* Exercise details
Starting at the line with "Keep writing the" and stopping at the line with "node tree of", repeat each line exactly. Include both and omit the rest.

┌─ Data for the task

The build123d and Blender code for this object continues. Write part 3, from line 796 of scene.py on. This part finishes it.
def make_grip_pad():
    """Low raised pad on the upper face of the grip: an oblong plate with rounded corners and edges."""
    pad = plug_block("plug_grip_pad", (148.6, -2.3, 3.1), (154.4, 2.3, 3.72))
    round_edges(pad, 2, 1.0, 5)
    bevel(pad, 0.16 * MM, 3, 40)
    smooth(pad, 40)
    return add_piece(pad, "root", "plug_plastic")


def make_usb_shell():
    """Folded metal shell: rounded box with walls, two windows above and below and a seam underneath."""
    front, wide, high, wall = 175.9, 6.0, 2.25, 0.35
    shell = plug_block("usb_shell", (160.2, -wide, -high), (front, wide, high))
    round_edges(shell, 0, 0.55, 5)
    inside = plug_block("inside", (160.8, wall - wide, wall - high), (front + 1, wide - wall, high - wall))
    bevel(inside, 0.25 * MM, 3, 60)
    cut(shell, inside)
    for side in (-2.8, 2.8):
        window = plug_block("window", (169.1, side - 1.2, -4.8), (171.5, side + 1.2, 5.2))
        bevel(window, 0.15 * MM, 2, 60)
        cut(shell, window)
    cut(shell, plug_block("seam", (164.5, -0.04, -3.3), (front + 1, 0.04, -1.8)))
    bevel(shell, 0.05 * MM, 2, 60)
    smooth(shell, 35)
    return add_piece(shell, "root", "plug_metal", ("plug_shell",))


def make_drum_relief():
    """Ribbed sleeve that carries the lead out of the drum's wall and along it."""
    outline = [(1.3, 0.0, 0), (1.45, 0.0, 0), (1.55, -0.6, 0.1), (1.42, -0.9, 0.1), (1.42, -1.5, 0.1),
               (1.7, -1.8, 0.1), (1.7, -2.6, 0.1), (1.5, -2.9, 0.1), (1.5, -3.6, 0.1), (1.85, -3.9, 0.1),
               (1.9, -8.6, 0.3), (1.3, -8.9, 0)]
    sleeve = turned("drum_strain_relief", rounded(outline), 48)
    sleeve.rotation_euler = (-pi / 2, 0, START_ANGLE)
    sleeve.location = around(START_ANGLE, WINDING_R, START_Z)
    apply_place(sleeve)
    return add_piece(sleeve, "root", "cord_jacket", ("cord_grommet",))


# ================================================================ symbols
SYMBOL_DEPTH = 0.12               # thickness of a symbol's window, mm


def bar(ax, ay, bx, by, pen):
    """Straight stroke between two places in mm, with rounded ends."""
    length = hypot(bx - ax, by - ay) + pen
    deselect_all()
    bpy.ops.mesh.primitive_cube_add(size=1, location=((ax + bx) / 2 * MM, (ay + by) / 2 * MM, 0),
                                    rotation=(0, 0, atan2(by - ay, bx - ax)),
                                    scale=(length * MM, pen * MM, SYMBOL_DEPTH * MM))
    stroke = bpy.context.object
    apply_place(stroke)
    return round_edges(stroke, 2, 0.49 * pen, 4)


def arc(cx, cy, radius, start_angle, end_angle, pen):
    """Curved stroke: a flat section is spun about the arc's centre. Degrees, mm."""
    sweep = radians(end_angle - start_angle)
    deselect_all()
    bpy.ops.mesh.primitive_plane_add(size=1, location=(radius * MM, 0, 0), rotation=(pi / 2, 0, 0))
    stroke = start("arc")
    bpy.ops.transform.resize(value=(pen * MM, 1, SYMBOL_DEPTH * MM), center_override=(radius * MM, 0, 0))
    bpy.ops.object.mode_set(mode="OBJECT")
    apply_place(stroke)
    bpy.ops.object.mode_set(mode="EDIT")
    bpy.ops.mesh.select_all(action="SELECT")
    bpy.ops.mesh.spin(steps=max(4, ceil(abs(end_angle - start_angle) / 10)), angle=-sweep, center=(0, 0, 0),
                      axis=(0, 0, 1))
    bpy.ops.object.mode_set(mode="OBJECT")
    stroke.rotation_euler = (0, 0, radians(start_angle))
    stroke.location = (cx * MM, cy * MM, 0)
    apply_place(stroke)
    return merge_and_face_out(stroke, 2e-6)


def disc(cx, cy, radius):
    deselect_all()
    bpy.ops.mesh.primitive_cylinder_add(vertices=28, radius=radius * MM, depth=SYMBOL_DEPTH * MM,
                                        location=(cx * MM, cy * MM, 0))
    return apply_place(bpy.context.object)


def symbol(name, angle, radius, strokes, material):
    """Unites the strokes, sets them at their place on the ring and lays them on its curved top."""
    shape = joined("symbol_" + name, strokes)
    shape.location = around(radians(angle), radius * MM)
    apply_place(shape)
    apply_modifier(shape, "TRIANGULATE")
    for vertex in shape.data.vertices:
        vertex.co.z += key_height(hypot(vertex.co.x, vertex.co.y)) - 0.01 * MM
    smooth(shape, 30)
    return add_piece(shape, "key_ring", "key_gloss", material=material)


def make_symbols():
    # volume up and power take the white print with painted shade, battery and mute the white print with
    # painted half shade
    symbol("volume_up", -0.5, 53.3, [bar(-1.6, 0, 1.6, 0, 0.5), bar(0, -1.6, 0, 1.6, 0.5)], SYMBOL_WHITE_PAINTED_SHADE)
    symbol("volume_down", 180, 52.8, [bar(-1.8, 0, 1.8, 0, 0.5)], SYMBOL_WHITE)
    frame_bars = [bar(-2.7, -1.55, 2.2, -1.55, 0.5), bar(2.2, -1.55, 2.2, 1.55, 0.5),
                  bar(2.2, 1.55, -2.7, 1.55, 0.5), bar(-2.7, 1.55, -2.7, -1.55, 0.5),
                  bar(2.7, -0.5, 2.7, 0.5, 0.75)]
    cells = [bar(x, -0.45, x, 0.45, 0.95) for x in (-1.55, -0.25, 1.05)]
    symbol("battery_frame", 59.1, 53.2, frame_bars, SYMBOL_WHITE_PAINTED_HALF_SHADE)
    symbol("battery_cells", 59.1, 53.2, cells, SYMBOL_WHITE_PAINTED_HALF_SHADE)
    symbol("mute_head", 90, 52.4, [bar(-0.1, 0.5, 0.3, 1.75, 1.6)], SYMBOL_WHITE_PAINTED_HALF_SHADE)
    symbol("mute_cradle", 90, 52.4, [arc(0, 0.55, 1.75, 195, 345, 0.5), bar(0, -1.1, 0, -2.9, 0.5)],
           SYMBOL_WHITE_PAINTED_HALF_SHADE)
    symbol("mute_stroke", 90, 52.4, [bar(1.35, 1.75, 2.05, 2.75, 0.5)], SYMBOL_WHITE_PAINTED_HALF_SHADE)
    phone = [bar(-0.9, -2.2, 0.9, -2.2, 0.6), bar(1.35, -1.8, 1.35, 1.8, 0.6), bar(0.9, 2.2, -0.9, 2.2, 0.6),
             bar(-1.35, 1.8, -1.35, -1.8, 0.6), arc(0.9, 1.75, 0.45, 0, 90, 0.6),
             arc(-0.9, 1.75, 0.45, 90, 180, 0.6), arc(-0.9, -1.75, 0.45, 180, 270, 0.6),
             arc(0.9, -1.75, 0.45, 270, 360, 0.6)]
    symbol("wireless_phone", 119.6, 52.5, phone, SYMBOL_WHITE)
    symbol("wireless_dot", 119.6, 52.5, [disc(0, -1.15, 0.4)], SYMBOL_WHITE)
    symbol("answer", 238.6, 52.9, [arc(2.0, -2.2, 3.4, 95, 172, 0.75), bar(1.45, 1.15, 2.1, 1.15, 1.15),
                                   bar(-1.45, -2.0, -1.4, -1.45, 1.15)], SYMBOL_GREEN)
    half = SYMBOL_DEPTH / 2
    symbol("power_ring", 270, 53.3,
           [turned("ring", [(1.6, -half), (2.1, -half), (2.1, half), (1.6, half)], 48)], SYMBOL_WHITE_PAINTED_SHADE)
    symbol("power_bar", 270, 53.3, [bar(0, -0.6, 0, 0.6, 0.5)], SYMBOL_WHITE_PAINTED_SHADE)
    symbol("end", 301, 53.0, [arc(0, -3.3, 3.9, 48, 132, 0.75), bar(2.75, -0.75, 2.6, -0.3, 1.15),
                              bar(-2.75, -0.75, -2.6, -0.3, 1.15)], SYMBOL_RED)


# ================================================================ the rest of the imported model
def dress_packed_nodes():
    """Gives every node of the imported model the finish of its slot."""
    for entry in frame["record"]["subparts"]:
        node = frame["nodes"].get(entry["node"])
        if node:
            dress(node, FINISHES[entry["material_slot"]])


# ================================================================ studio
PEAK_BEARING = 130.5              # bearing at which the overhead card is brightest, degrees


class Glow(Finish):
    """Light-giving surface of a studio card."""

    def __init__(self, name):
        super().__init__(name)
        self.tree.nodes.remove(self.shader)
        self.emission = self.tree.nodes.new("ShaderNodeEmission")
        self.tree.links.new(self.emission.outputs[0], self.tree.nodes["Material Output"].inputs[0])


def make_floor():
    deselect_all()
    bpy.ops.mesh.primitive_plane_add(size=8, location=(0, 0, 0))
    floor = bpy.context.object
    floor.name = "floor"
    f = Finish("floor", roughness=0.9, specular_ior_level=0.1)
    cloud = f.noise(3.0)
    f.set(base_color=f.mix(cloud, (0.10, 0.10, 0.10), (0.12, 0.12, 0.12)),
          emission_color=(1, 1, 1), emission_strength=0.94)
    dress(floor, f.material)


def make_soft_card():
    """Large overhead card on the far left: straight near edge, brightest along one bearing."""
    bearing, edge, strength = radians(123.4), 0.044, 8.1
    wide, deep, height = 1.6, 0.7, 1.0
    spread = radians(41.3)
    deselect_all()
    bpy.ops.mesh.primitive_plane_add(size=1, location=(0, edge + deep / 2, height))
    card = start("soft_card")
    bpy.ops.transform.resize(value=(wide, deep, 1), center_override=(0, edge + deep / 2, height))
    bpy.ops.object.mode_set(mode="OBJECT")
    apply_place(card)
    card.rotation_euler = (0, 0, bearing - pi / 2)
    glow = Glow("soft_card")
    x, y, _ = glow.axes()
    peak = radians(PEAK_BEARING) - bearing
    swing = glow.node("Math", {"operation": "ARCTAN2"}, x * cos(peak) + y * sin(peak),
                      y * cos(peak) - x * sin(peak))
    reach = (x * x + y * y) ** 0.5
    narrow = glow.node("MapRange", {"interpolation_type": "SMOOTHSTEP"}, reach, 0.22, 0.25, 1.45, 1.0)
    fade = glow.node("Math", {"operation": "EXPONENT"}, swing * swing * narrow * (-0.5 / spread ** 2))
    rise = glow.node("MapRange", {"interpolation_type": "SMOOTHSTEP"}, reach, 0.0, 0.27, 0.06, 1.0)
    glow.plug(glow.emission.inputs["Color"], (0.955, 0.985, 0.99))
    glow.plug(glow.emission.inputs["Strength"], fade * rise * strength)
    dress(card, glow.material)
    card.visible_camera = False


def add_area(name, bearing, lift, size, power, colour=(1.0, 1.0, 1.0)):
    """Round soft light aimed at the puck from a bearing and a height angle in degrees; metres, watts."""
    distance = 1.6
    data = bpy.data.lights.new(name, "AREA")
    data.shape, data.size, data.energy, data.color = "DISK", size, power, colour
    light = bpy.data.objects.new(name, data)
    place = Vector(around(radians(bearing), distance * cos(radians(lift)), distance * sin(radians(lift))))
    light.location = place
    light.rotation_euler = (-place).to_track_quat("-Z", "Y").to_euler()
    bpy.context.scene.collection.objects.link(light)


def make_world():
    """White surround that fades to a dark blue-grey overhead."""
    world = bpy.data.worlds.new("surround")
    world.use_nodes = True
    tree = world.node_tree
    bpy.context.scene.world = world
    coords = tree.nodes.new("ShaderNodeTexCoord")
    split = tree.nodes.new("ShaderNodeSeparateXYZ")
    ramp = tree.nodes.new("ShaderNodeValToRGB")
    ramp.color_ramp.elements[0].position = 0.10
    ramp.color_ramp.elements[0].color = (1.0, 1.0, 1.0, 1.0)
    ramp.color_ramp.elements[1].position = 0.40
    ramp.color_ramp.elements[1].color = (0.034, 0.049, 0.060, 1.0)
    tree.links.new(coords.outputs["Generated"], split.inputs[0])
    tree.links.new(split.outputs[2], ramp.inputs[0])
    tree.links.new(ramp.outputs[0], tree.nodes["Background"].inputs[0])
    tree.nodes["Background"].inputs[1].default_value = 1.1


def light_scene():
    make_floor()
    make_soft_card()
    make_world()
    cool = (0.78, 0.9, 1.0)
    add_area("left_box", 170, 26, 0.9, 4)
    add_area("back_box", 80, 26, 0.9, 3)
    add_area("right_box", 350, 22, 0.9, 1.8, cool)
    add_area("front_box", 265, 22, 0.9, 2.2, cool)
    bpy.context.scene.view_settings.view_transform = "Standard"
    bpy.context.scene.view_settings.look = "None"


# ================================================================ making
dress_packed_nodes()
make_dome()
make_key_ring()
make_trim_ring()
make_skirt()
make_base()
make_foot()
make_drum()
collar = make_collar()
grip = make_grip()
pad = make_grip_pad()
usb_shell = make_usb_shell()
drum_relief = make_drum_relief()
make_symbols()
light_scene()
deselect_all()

└─
┌─ Data for the task

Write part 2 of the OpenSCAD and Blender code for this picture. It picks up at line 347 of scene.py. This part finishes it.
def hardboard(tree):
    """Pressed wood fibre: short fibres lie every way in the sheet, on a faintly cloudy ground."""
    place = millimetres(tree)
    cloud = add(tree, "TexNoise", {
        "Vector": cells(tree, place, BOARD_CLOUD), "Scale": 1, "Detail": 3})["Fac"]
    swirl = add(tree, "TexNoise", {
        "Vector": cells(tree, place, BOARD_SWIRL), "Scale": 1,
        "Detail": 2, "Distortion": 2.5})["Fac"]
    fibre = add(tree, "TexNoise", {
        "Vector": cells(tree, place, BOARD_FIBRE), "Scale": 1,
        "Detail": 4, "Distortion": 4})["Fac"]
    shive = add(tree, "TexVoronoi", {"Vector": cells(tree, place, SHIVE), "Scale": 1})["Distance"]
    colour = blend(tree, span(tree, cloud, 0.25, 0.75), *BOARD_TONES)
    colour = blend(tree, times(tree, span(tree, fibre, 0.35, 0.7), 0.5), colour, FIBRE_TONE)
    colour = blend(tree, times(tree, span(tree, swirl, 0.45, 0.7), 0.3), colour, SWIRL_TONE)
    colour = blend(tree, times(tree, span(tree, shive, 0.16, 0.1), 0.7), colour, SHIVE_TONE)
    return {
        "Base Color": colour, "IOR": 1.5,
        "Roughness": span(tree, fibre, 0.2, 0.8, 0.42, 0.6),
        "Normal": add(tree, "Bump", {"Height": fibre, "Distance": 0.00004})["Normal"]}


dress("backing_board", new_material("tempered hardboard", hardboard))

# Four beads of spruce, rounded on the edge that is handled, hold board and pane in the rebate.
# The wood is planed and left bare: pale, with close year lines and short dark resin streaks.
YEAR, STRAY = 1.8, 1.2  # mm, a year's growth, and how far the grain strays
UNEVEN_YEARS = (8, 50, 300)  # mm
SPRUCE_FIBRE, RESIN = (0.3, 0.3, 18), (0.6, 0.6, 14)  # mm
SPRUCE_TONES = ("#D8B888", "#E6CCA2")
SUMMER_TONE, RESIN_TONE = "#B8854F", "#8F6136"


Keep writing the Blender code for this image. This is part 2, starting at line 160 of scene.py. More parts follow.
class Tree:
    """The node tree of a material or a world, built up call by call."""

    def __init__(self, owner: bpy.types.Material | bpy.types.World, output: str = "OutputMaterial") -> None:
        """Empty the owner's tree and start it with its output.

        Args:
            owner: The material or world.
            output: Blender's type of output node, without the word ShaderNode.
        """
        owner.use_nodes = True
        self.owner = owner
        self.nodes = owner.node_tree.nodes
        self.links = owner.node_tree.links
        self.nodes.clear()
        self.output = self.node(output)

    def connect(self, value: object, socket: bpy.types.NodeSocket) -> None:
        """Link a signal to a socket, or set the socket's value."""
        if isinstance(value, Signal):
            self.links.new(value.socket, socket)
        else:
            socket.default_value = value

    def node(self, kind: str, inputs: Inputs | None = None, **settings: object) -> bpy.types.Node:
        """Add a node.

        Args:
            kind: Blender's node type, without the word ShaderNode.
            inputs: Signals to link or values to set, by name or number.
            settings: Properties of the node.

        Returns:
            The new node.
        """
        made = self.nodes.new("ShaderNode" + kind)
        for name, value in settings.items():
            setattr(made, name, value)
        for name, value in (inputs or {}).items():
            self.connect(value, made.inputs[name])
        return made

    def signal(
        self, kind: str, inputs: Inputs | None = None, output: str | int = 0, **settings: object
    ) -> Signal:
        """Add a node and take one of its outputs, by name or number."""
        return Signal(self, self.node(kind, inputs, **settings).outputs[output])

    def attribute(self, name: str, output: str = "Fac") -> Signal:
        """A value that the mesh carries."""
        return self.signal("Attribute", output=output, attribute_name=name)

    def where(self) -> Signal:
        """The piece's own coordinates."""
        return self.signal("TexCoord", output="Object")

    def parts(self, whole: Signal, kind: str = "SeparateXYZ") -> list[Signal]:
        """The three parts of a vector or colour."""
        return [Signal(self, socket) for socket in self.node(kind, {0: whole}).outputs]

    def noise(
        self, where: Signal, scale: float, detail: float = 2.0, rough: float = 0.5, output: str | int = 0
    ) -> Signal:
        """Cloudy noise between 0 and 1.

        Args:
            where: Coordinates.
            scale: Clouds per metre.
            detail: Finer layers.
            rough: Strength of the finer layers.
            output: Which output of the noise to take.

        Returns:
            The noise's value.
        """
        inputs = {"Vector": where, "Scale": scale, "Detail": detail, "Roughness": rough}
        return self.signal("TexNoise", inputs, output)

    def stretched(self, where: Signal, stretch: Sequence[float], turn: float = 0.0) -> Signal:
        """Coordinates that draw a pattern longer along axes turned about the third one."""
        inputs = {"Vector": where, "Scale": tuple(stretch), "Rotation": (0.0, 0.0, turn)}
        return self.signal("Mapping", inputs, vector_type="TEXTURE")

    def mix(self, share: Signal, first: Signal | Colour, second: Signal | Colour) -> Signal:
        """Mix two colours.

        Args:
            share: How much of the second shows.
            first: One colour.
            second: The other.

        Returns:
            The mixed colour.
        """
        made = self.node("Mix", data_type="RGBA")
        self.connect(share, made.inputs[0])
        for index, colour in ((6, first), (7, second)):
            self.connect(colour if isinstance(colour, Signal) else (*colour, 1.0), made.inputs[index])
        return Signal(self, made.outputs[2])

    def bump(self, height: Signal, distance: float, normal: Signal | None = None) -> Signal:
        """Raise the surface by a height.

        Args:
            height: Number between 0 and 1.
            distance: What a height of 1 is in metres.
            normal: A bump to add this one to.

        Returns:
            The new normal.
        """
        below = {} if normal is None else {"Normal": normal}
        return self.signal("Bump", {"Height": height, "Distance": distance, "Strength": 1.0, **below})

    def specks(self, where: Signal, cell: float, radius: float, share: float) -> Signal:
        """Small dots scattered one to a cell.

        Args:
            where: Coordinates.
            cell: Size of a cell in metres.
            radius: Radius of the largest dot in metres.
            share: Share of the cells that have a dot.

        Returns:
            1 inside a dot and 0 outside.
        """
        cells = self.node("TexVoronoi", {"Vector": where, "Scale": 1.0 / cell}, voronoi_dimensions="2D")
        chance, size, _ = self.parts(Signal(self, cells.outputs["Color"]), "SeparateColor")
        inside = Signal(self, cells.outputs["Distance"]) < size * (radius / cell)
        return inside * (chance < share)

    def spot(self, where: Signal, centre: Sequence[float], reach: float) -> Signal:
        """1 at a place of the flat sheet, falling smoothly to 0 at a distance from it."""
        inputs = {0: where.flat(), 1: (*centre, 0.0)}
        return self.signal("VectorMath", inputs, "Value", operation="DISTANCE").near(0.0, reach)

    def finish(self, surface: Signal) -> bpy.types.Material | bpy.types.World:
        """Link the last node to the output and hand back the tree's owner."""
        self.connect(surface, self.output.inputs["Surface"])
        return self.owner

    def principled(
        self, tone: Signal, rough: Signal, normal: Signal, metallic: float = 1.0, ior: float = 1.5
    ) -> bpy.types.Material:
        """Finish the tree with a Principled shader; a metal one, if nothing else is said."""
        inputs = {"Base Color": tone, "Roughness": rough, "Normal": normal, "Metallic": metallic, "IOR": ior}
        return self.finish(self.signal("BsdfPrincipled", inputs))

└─

* Written solution
Keep writing the Blender code for this image. This is part 2, starting at line 160 of scene.py. More parts follow.
class Tree:
    """The node tree of a material or a world, built up call by call."""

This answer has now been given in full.